◆ WORK INSTRUCTIONS
Up to and including the line that contains "tail_kink = 30", repeat each line of the data exactly, starting from the first.

◆ DATA EXCERPT
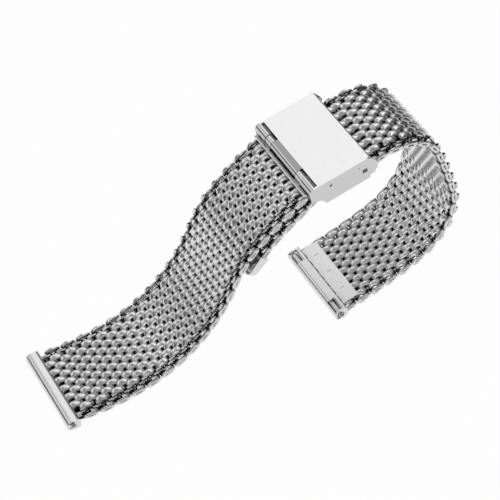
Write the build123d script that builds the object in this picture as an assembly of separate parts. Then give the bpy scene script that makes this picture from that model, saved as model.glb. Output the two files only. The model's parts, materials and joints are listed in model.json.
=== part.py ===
from build123d import *
import os
from math import atan2, cos, degrees, hypot, pi, radians, sin

# Steel milanese watch band, closed, standing on its two lug ends. Millimetres.
# The model is drawn in the clasp's own side view: x to the right along the cover, z up,
# y across the strap, with the cover's top face at z = 0. At the end the whole band is
# turned until both lug ends stand on z = 0.

# Mesh
row_pitch = 1.7            # from one coil row to the next
band_thickness = 2.5       # height of the oval coils
mesh_inset = 0.1           # the mesh is this much narrower than a lug end, at each side
row_stagger = 0.18         # how much shorter every other row is, at each end
hinge_gap = 0.2            # free space between two rows that pivot
coil_width = 2.7           # a coil row's oval section is drawn as a hexagon this wide,
coil_flat = 1.0            # with rolled flats this wide on the strap's two faces
pivot_sides = 12           # a row that pivots is rounder

# Straps as drawn from the clasp to the lug: coil rows in each stretch, and its bend in degrees
short_row_counts = [6, 6, 4, 6, 7, 8]
short_bends = [12, 22.5, -10.5, -19, -25.5, -12]
long_row_counts = [4, 6, 7, 6, 6, 10]
long_bends = [-28.5, -60, -4, -44.5, -38.5, -10.5]
tail_row_counts = [5, 5]
tail_bends = [-7, 14]
clasp_rows = 7             # rows of the long strap inside the clasp
short_start = (-4.3, -3.4)     # first pivot of the short strap
short_heading = 200
long_kink = 8              # lift of the long strap where it leaves the clasp, degrees
tail_kink = 30             # drop of the tail where it leaves the clasp, degrees

# Lug ends
lug_width = 19.5           # goes between lugs 20 mm apart
lug_length = 2.9
lip_radius = 1.1
shoulder_radius = 0.8      # outer corner at the mesh, which the last wires bend over
throat_radius = 0.3        # inner corner at the mesh
bar_bore = 1.7
bar_at = 1.65              # spring bar's place, from the mesh
seam_height = 0.75         # seam of the folded sheet, above the bar's axis
seam_width = 0.2
groove_at = 1.85
groove_depth = 0.1
notch_start = 0.7
notch_end = 2.5
notch_inner = 6.1          # half way across to where the notch begins
notch_wall = 0.4           # end wall outside the notch
notch_depth = 0.9
clamp_half = 8.5
clamp_reach = 3.6
clamp_sheet = 0.35
clamp_gap = 0.15           # from the clamp plate's edge to the tube
clamp_bend = 0.9           # that edge is bent down from here
clamp_dip = 0.3            # by this much
weld_diameter = 0.9
weld_depth = 0.1
spot_sides = 16            # sides of welds and other small round dimples
weld_share = 0.62          # outer welds, as a share of the half width
seat_gap = 0.02            # between pieces that are welded or pressed together

# Spring bars
barrel_diameter = 1.5
barrel_wall = 0.1
barrel_inset = 0.7         # from the lug end's face to the barrel's mouth
barrel_lip = 0.3
tip_diameter = 0.8
tip_reach = 0.8            # how far a tip stands out of the lug end
shank_diameter = 1.12      # the thicker part of a tip, inside the lug end
shoulder_diameter = 1.26
shoulder_length = 0.6
tip_clearance = 0.03
coil_diameter = 1.2
coil_bore = 0.8
coil_sides = 12

# Cover
cover_gap = 0.08           # between the slider's ears and the cover's walls
cover_length = 11.6
cover_sheet = 0.4
cover_edge_radius = 0.35
cover_lip = 0.95           # depth of the turned-down right edge
wall_height = 5.4
wall_reach = 12.8          # how far the side ears reach to the right
wall_corner = 0.35
# Side wall from the hinge round the skirt to the ear: shares of its length and height
wall_shares = [
    (0.0, 0.2), (0.0, 0.59), (0.108, 0.7), (0.155, 0.78), (0.19, 1.0), (0.845, 0.98),
    (0.872, 0.81), (0.973, 0.72), (1.0, 0.46), (0.946, 0.17), (0.872, 0.0), (0.074, 0.0),
]
catch_hole = (9.83, -2.8)
catch_size = 1.05
catch_tab = (0.7, 0.3)
tab_proud = 0.05
side_dimple = (2.57, -1.4)
dimple_diameter = 0.7
dimple_depth = 0.2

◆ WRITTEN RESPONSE
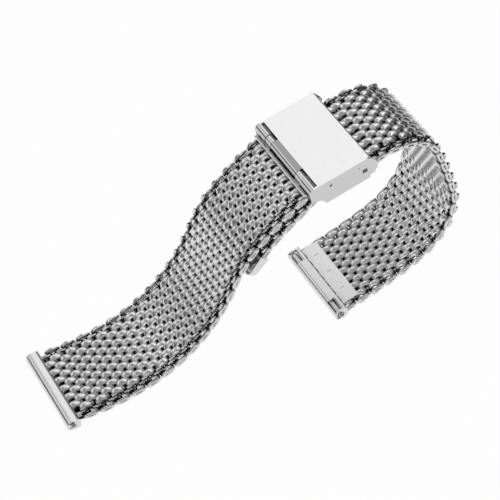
Write the build123d script that builds the object in this picture as an assembly of separate parts. Then give the bpy scene script that makes this picture from that model, saved as model.glb. Output the two files only. The model's parts, materials and joints are listed in model.json.
=== part.py ===
from build123d import *
import os
from math import atan2, cos, degrees, hypot, pi, radians, sin

# Steel milanese watch band, closed, standing on its two lug ends. Millimetres.
# The model is drawn in the clasp's own side view: x to the right along the cover, z up,
# y across the strap, with the cover's top face at z = 0. At the end the whole band is
# turned until both lug ends stand on z = 0.

# Mesh
row_pitch = 1.7            # from one coil row to the next
band_thickness = 2.5       # height of the oval coils
mesh_inset = 0.1           # the mesh is this much narrower than a lug end, at each side
row_stagger = 0.18         # how much shorter every other row is, at each end
hinge_gap = 0.2            # free space between two rows that pivot
coil_width = 2.7           # a coil row's oval section is drawn as a hexagon this wide,
coil_flat = 1.0            # with rolled flats this wide on the strap's two faces
pivot_sides = 12           # a row that pivots is rounder

# Straps as drawn from the clasp to the lug: coil rows in each stretch, and its bend in degrees
short_row_counts = [6, 6, 4, 6, 7, 8]
short_bends = [12, 22.5, -10.5, -19, -25.5, -12]
long_row_counts = [4, 6, 7, 6, 6, 10]
long_bends = [-28.5, -60, -4, -44.5, -38.5, -10.5]
tail_row_counts = [5, 5]
tail_bends = [-7, 14]
clasp_rows = 7             # rows of the long strap inside the clasp
short_start = (-4.3, -3.4)     # first pivot of the short strap
short_heading = 200
long_kink = 8              # lift of the long strap where it leaves the clasp, degrees
tail_kink = 30             # drop of the tail where it leaves the clasp, degrees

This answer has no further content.